Contextualization

As we stated in the book How to Design a Competency-Based Curriculum? (De Zubiría, 2012), the question "Who Do We Teach?" relates to the characterization of the sociocultural context that conditions society at a given historical moment and time. For this reason, when defining the curriculum design, it is necessary to characterize the historical, cultural, social, institutional, and personal context of each of the students under our responsibility.
This principle is based on a more general one derived from sociocultural approaches, and formulated in depth by Vygotsky, Wallon, and Merani: we are historically and culturally determined beings. Therefore, when defining the curriculum, it is necessary to specify the context in which we will do so. We are social, historical, and cultural beings, and therefore we need to be rooted in time, space, and culture.
Context characterizes the conditions, customs, values, and ideas of a culture in a given time and space. Time, culture, and space intersect to characterize the ways of thinking, feeling, and acting of a human group and a particular individual.
As a social and cultural process, education must adapt to its environment and culture. For this reason, it differs according to contexts, times, and cultures. Thus, its objectives must take into account the individual and social characteristics of children in training, so that they are useful to them and to the societies in which they are being educated, and according to the conditions and needs of the times and cultures in which they develop. The content must reflect the time, space, and culture to be individually, socially, and historically relevant. It must contribute to their development and consolidation.
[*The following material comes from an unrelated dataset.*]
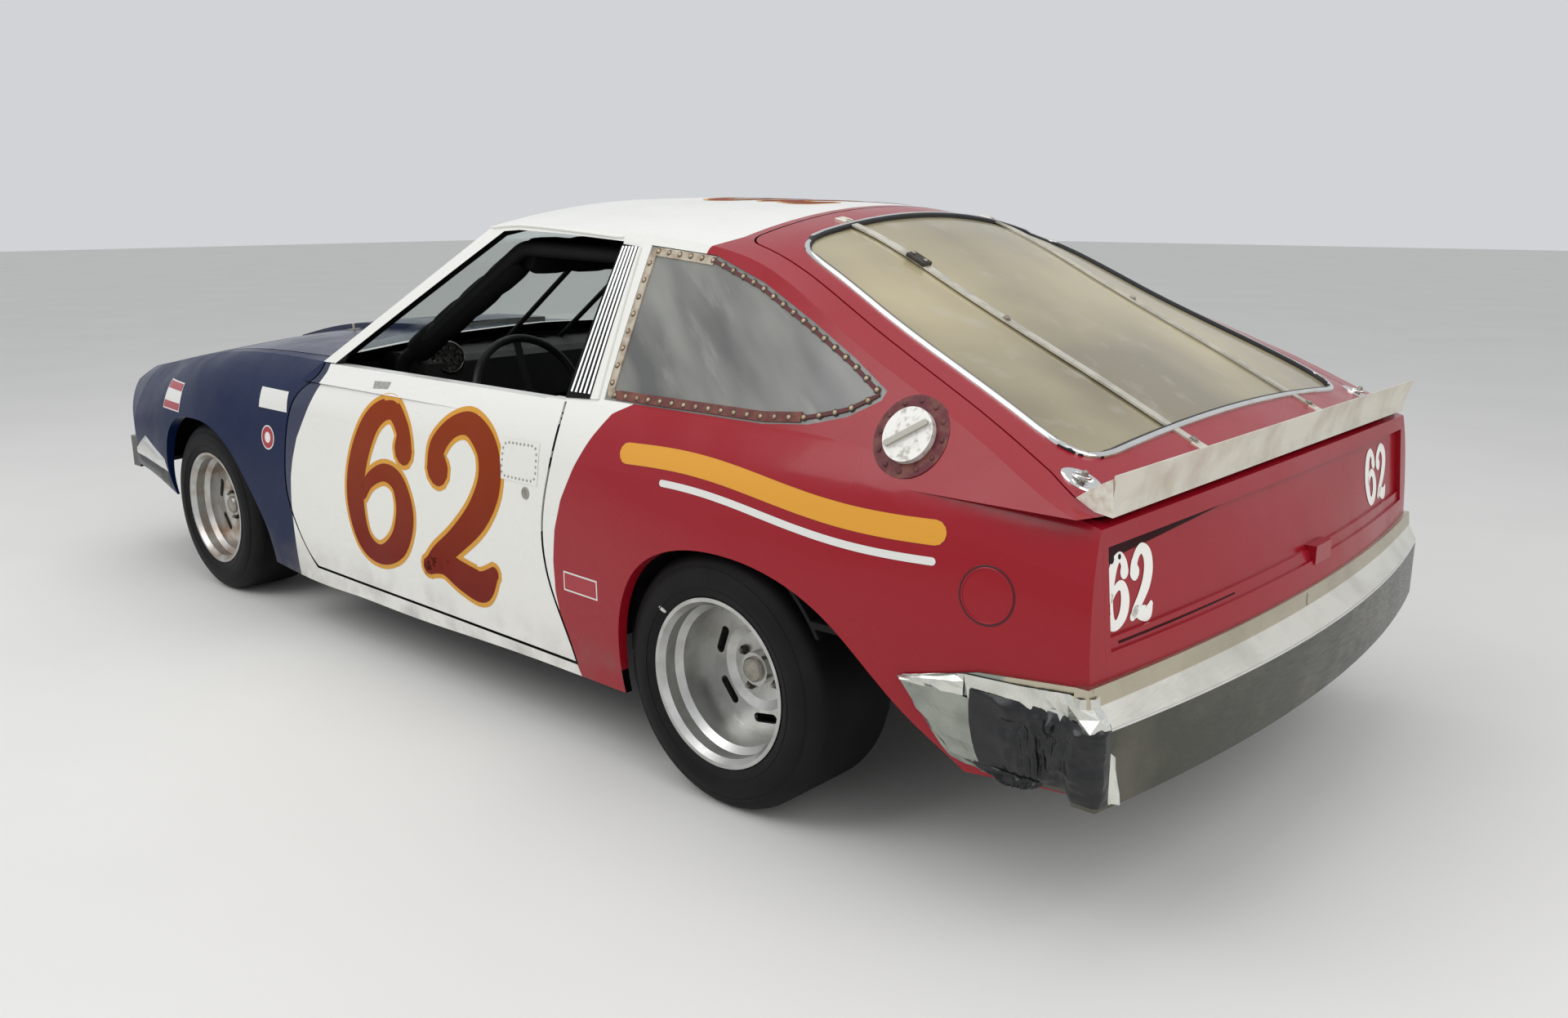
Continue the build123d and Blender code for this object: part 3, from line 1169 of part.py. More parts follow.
with BuildPart() as rear_rim_right:
    mirror(rear_rim_left.part, about=Plane.XZ)
with BuildPart() as rear_tyre_right:
    mirror(rear_tyre_left.part, about=Plane.XZ)
with BuildPart() as front_rim_right:
    mirror(front_rim_left.part, about=Plane.XZ)
with BuildPart() as front_tyre_right:
    mirror(front_tyre_left.part, about=Plane.XZ)

PIECES = {
    "door_left": door_left, "door_right": door_right, "roof_panel": roof_panel,
    "quarter_panel_left": quarter_panel_left, "quarter_panel_right": quarter_panel_right,
    "fender_left": fender_left, "fender_right": fender_right, "hood_panel": hood_panel,
    "nose_panel": nose_panel, "tail_panel": tail_panel, "windshield": windshield,
    "quarter_windows": quarter_windows, "hatch_frame": hatch_frame, "hatch_glass": hatch_glass,
    "rear_spoiler": rear_spoiler, "hatch_straps": hatch_straps, "rear_bumper": rear_bumper,
    "front_bumper": front_bumper, "headlamps": headlamps, "grille": grille, "floor_pan": floor_pan,
    "chassis_rails": chassis_rails, "rear_axle": rear_axle, "leaf_springs": leaf_springs,
    "engine_block": engine_block, "exhaust_pipes": exhaust_pipes, "knuckle_left": knuckle_left,
    "knuckle_right": knuckle_right, "control_arms": control_arms, "steering_wheel": steering_wheel,
    "steering_column": steering_column, "dashboard": dashboard, "seat": seat, "roll_cage": roll_cage,
    "fuel_cell": fuel_cell, "fuel_filler": fuel_filler, "pillar_trims": pillar_trims,
    "rear_rim_left": rear_rim_left, "rear_rim_right": rear_rim_right,
    "rear_tyre_left": rear_tyre_left, "rear_tyre_right": rear_tyre_right,
    "front_rim_left": front_rim_left, "front_rim_right": front_rim_right,
    "front_tyre_left": front_tyre_left, "front_tyre_right": front_tyre_right,
}
for label, piece in PIECES.items():
    save(piece, label)
    print(label, len(piece.part.solids()), "solids", round(piece.part.volume / 1e6, 2), "litres")
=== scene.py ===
# %% [markdown]
# A three-door hatchback, stripped and painted for circuit racing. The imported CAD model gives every
# panel, wheel and glass sheet its real shape. This lesson dresses them: paint in three colours,
# worn aluminium, hazy plastic windows with their rivets, trims, seals and the small hardware.

# %% Load the frame
import bpy
import bmesh
import math
import random
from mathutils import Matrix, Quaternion, Vector
from mathutils.bvhtree import BVHTree


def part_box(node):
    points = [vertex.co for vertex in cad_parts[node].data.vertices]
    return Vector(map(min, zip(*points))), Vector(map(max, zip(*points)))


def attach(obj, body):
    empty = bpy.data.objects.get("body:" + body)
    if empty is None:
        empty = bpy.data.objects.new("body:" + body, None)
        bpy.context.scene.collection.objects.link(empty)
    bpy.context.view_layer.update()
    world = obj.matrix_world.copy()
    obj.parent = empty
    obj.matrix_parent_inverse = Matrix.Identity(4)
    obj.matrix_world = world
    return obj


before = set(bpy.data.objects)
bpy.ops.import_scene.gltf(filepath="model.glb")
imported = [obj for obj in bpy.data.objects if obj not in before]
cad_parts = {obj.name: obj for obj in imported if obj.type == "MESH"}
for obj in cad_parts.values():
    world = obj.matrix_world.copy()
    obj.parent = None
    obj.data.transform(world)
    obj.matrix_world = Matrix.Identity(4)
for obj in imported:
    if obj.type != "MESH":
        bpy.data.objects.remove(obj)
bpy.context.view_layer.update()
print("CAD nodes:", len(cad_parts))

# %% [markdown]
# Cars are measured from their axles. Places on this one are given in millimetres ahead of the rear
# axle, to the left of the middle and above the floor, and one function turns them into metres.

# %% Places on the car
rear_low, rear_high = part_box("rear_rim_left")
REAR_AXLE_X = (rear_low.x + rear_high.x) / 2
front_low, front_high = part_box("front_rim_left")
WHEELBASE = round((front_low.x + front_high.x) / 2 - REAR_AXLE_X, 4) * 1000
AXLE_Z = (rear_low.z + rear_high.z) / 2 * 1000
SIDES = [(1, "left"), (-1, "right")]


def place(ahead, left, up):
    """A point given in millimetres ahead of the rear axle, left of the middle and above the floor."""
    return Vector((REAR_AXLE_X + ahead / 1000, left / 1000, up / 1000))


print("rear axle at", round(REAR_AXLE_X, 4), "wheelbase", WHEELBASE)

# %% [markdown]
# Materials are node trees. One small function adds a node, sets its values and links its inputs. One
# turns a colour written as sRGB hex into the linear numbers that Cycles works in. Two patterns serve
# many finishes: cloudy patches of a size in millimetres, and colours laid over each other by masks.

# %% Helpers for materials
MM = 0.001


def linear(hex_colour):
    """An sRGB hex colour as linear RGBA."""
    parts = [int(hex_colour[i:i + 2], 16) / 255 for i in (1, 3, 5)]
    return (*[c / 12.92 if c <= 0.04045 else ((c + 0.055) / 1.055) ** 2.4 for c in parts], 1.0)


def feed(tree, node, values):
    """Fill a node's inputs, by name or number. Each value is a constant or another node's output."""
    for key, value in dict(values).items():
        if isinstance(value, bpy.types.NodeSocket):
            tree.links.new(value, node.inputs[key])
        else:
            node.inputs[key].default_value = value


def put(tree, kind, values=(), **settings):
    """Add a node with its settings, values and links."""
    made = tree.nodes.new(kind)
    for name, value in settings.items():
        setattr(made, name, value)
    feed(tree, made, values)
    return made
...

According to this principle, all areas, when selecting objectives and content, must take into account the conditions of the sociocultural, historical, environmental, institutional, and personal context. To take the sociocultural context into account, we must engage in dialogue with the culture, with its myths, rituals, interpretations, fantasies, representations, expressions, values, and ideologies. We must understand it, interpret it, question it, relativize it, and project it. Therefore, the role of the school may not always be procultural; sometimes it should be countercultural, but it must always address the cultural context that conditions it.
It is decontextualized to pontificate from another culture without knowing or understanding the nature of the ideas and values that underpin different cultures in which the school is also immersed. This is what happens when we feel we possess a single truth. This is what happens when we ignore ways, forms, values, and religions other than our own. This is what happened to Spain when it crushed, with blood and fire, the various ancient cultures that had developed ideas, religions, myths, and sciences different from those developed in Europe by the 15th century. This is what happens to those who believe there is only one direction and one sense in history, and who therefore feel entitled to trample on cultures that stray from that historical horizon. This is why Hitler felt he had the right to eliminate a race different from his own. This is why today in France, Arab women are prohibited from wearing the burqa in the streets, to teach Muslims that only those who think and value the way Catholics and Westerners do will be welcomed on the streets of Paris. This is the logic of single-minded, hegemonic thinking. It is the logic of the absence of freedom and disrespect for what is different.